REPUBLIKA.CO.ID, JAKARTA -- Indonesia Halal Lifestyle Center (IHLC) menyampaikan bahwa produk halal baik untuk orang-orang Muslim dan non-Muslim. Begitu pula dengan servis pariwisata halal yang baik untuk semua orang, maka apa yang dimaksud pariwisata halal harus disampaikan ke publik dengan benar agar tidak keliru memaknainya.
Chairman of IHLC, Sapta Nirwandar menjelaskan, syariah adalah hukum Islam, kalau berbicara tentang hukum Islam ada yang beranggapan aturan dalam Islam menakutkan karena sangat ketat. Penggunaan nama pariwisata halal menurut orang-orang dianggap sedikit lebih lunak daripada penggunaan nama wisata syariah.

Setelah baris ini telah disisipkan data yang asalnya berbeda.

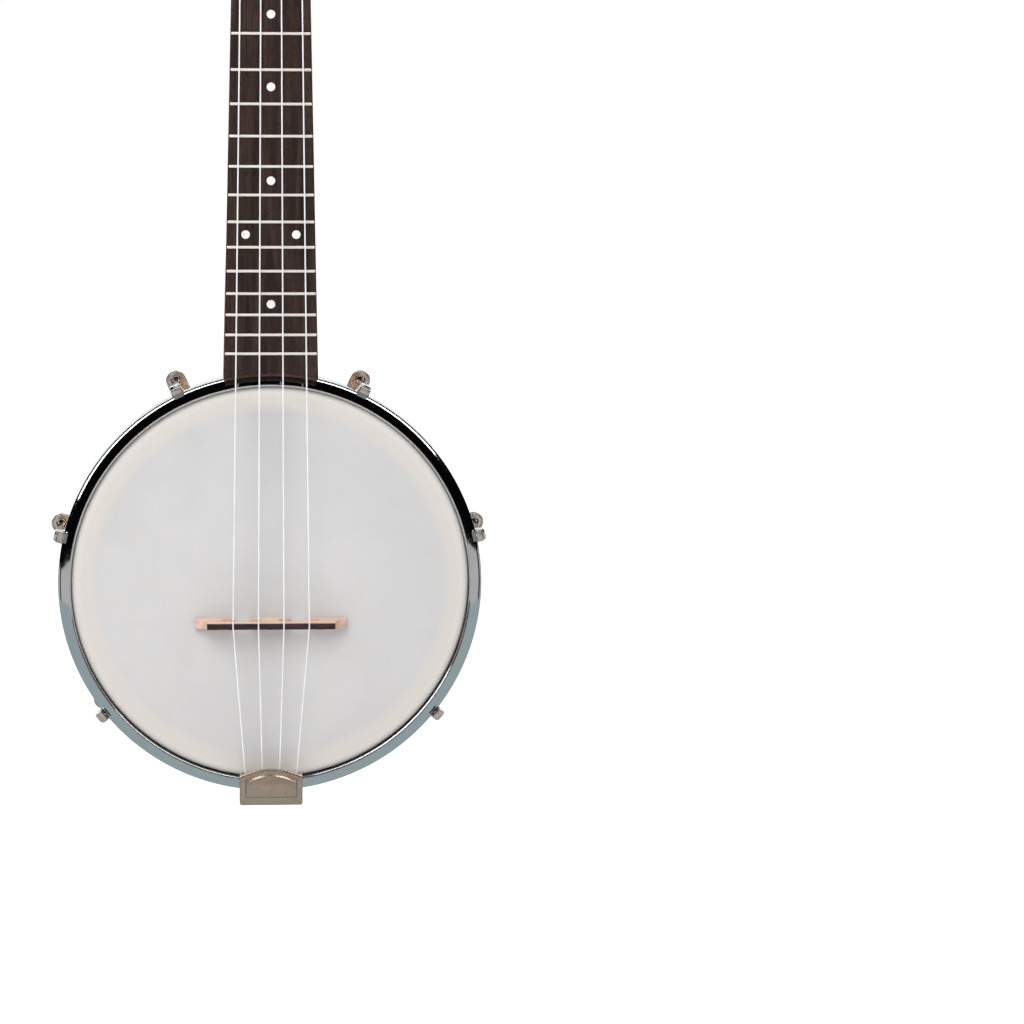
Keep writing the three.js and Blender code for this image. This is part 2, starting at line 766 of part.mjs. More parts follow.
function makeFretboard() {
  const high = nutHeight - fit;
  const low = boardEnd - boardEndWidth / 6;
  const plan = polygon([
    [-boardHalfWidthAt(low), low],
    [boardHalfWidthAt(low), low],
    [boardHalfWidthAt(high), high],
    [-boardHalfWidthAt(high), high],
  ]);
  const board = faceOn(plan, boardFace, boardBack);
  const frets = [];
  for (let number = 1; number <= fretCount; number += 1) {
    const height = fretAt(number);
    const foot = boardFace + fretHeight / 2;
    const crown = new THREE.Shape();
    crown.moveTo(foot, height - fretWidth / 2).lineTo(boardFace, height - fretWidth / 2);
    crown.quadraticCurveTo(boardFace - fretHeight, height - fretWidth / 4, boardFace - fretHeight, height);
    crown.quadraticCurveTo(
      boardFace - fretHeight,
      height + fretWidth / 4,
      boardFace,
      height + fretWidth / 2,
    );
    crown.lineTo(foot, height + fretWidth / 2);
    frets.push(sideOn(crown, boardHalfWidthAt(height) - fretEndInset, { curveSegments: 2 }));
  }
  const cut = potClearance(boardEnd, boardFace - overrun, boardBack + overrun);
  return joinAndCut([board, ...frets], [cut]);
}

// One section of the neck: flat to the front, with a rounded or squarer back
function neckRing(height, halfWidth, front, depth, squareness) {
  return Array.from({ length: neckSteps + 1 }, (_, i) => {
    const angle = (Math.PI * i) / neckSteps;
    const cosine = Math.cos(angle);
    const across = Math.sign(cosine) * Math.abs(cosine) ** (2 / squareness);
    const down = Math.abs(Math.sin(angle)) ** (2 / squareness);
    return new THREE.Vector3(halfWidth * across, front + depth * (i % neckSteps ? down : 0), height);
  });
}

// How far the neck has swept down into the heel, from 0 on the shaft to 1 at the heel's flat back
function heelSweepAt(height) {
  const sweep = THREE.MathUtils.clamp((heelTop - height) / (heelTop - heelShoulder), 0, 1);
  return sweep * sweep * (3 - 2 * sweep);
}

function neckDepthAt(height) {
  const along = Math.max((height - heelTop) / (nutHeight - heelTop), 0);
  const shaft = neckDepthAtHeel + (neckDepthAtNut - neckDepthAtHeel) * along;
  return shaft + (heelBack - neckFront - shaft) * heelSweepAt(height);
}

function headstockShape() {
  const half = headstockHalfWidth;
  const waist = half * waistShare;
  const foot = nutWidth / 2;
  const length = headstockLength;
  const side = new THREE.Path();
  side.moveTo(foot, -nutLength).lineTo(foot, length * flareStartShare);
  side.bezierCurveTo(
    foot,
    length * flareLowShare,
    waist,
    length * flareLowShare,
    waist,
    length * flareEndShare,
  );
  side.quadraticCurveTo(waist, length * sideShare, half, length * shoulderShare);
  side.bezierCurveTo(half, length * earShare, half * crownShare, length * dipShare, 0, length);
  const points = side.getPoints(headstockCurveSteps);
  const mirrored = points.slice(0, -1).reverse();
  return new THREE.Shape([...points, ...mirrored.map((point) => new THREE.Vector2(-point.x, point.y))]);
}

// Places a geometry drawn in the headstock's own frame, whose +Z runs up its tilted front face
function onHeadstock(geometry) {
  return geometry.rotateX(-headstockTilt).translate(0, neckFront, headstockFoot);
}

function makeNeck() {
  const rings = [];
  for (let i = 0; i <= heelRings; i += 1) {
    const height = heelTop - ((heelTop - heelShoulder) * (heelRings - i)) / heelRings;
    const squareness = 2 + (heelSquareness - 2) * heelSweepAt(height);
    rings.push(neckRing(height, boardHalfWidthAt(height), neckFront, neckDepthAt(height), squareness));
  }
  const foot = rimInnerRadius;
  rings.unshift(neckRing(foot, boardHalfWidthAt(foot), neckFront, heelBack - neckFront, heelSquareness));
  const blendStart = nutHeight - voluteLength;
  rings.push(neckRing(blendStart, boardHalfWidthAt(blendStart), neckFront, neckDepthAt(blendStart), 2));
  for (const height of [nutHeight, headstockFoot]) {
    rings.push(neckRing(height, nutWidth / 2, neckFront, neckDepthAtNut, (2 + voluteSquareness) / 2));
  }
  const volute = headstockFoot + voluteLength;
  const setback = voluteLength * Math.tan(headstockTilt) + headstockThickness / 4;
  const voluteHalfWidth = (nutWidth / 2) * voluteShare;
  rings.push(neckRing(volute, voluteHalfWidth, neckFront + setback, voluteDepth, voluteSquareness));
  const head = faceOn(headstockShape(), 0, headstockThickness);
  const cuts = [
    potClearance(boardEnd, neckFront - overrun, hoopBack + boardEndGap),
    potClearance(rimOuterRadius + fit, neckFront, heelBack + overrun),
    box(
      [-nutWidth, neckFront - headstockThickness, nutHeight - nutLength],
      [nutWidth, neckFront, headstockFoot],
    ),
  ];
  for (const { x, height } of posts) {
    const radius = bushingBodyRadius + fit;
    const hole = barAlongY(radius, -overrun, headstockThickness + overrun, postSides, x, height);
    cuts.push(onHeadstock(hole));
  }
  return joinAndCut([loft(rings), onHeadstock(head)], cuts);
}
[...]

"Karena halal boleh untuk semuanya, dalam konteks (halal) ini (menurut) surat Al-Baqarah itu halal untuk semua manusia, halal baik untuk orang Islam baik juga buat non-Islam," kata Sapta kepada Republika usai Focus Group Discussion (FGD) Halal Tourism Indonesia di Grand Sahid Jaya Hotel, Jakarta, Rabu (10/7).
Ia menjelaskan, karena halal untuk semua orang, maka pengertian halal menjadi tidak eksklusif. Sebagai contoh orang yang non-Muslim tidak dilarang menginap di hotel halal. Untuk menjelaskan tentang pariwisata halal kepada masyarakat agar tidak salah persepsi adalah pekerjaan bersama semua pihak.
Ia mengatakan, harus disampaikan kepada publik tentang pengertian pariwisata halal. Sebab pariwisata halal bukan bagian dari proses Islamisasi. "Halal untuk semua orang, syariah untuk Muslim karena itu aturan untuk Muslim karena itu tema halal lebih lembut," ujarnya.